Wolf and Cuccinelli had been in the public eye all summer, after enthusiastically sending SWAT teams from the border to police peaceful protesters in Portland, Oregon. D.H.S. responded by having its general counsel, Chad Mizelle, who is an ally of the President’s senior adviser Stephen Miller, attack the G.A.O. report’s author as a “partisan” in the tank for the Democrats. Then, another whistle-blower complaint—this one filed by a senior D.H.S. official—came to light in early September, alleging that the department had suppressed intelligence reports about Russian meddling in U.S. elections, and had also attempted to rewrite departmental reports about the conditions on the ground in Central America. All of this was done, according to the whistle-blower, to protect Trump.
The biggest story, in the eyes of the official, is one that, curiously, never seemed to garner much national attention—and it was on the official’s mind, in part, because it coincided with the news out of Ocilla. According to a story in the Washington Post, in early June, ICE transferred seventy-four detainees from Arizona and Florida to a facility in Farmville, Virginia. The purported justification was that the Arizona and Florida facilities were overcrowded, but a D.H.S. official admitted to the Post that the detainees were moved so that ICE agents could contravene department rules on travel and secretly hitch a ride on the planes in order to help police Black Lives Matter protesters in Washington, D.C. “The rights and interests of detainees were not a factor,” the Administration official told me. “You had the department making up a reason to move them. And every time you move people in detention, it causes all kinds of problems for their court hearings, because you’re moving them into a different jurisdiction.”
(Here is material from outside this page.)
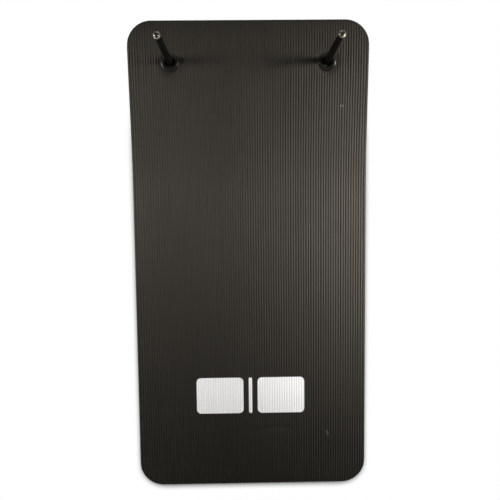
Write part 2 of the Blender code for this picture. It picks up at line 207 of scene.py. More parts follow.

It was also dangerous for the detainees who were already in Farmville. Throughout the spring, Reuters reported, there had been only two known cases of detainees testing positive for COVID-19 at the Virginia facility, both of whom had recently been transferred there from other detention centers. At the time, prison authorities immediately quarantined them, and the disease appeared to be contained. In June, however, more than half of the people whom ICE transferred into the facility from Arizona and Florida had tested positive. Within days, the impact of the new transfers became clear: they had caused a super-spreader event in ICE custody. Some three hundred detainees in the Virginia facility contracted the disease. So far, one of them has died.